Fortunately for his family Jones had signed the deed of his plantation
over to his wife at the outbreak of the war and she declined to let him
add this to his losses. When he had no more money he disappeared from
New Orleans, perhaps returning to the plantation. Nobody in the gambling
fraternity knew for sure and nobody cared what happened to Allen
Jones.
New Orleans swung between extremes of gambling and reform. When the
winds blew cold on the resorts in the city, they mushroomed outside the
limits of town. The Queen City was never less than well supplied with
outlets for sucker money, from immense sums down to the five-cent
wager.
Policy was popular in the '80s when "As much as $5,000 was paid for
the use of a specially choice location, which might be a space about
four feet square with just enough room for a small table or chair. Long
lines of Negroes and whites formed in front of these [policy booths] to
bet their nickels, dimes or dollars on innumerable combinations of
figures which superstition dictated."
After the biggest lottery of them all, known as the Serpent, and its
follow-up, the Honduras Lottery, came to grief in a tangle with a U.S.
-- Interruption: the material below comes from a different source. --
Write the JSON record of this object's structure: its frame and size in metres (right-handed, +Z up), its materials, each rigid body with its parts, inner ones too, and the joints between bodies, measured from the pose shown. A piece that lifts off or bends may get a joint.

court, policy took an upswing and crossed into the twentieth century
still going strong. Any convenient but not obscure corner in restaurants
and bars was apt to be set aside for writing slips. They closed during
the drawings, then immediately reopened. If the bettor felt lucky, a
"gig," three numbers picked to come up in one drawing, was for him, and
if he wanted insurance on his bet he would put a "saddle" on it so that
if any one of his numbers showed he would win something. A ten-cent gig
and a ten-cent saddle would generally bring eighty cents if only two of
them came up.
Any and all public events sent policy players to their dream books
for clues to winning numbers, and so many people picked 7-10-11 when
Will Rogers was killed that policy operators refused to write slips for
over fifty cents.
New Orleans cherished a special fondness, too, for slot machines.
Invented in 1895, they were the biggest and most unscrupulous snare of
all. Taking pennies (real money then) nickels, and quarters, they were
mercilessly rigged from the beginning.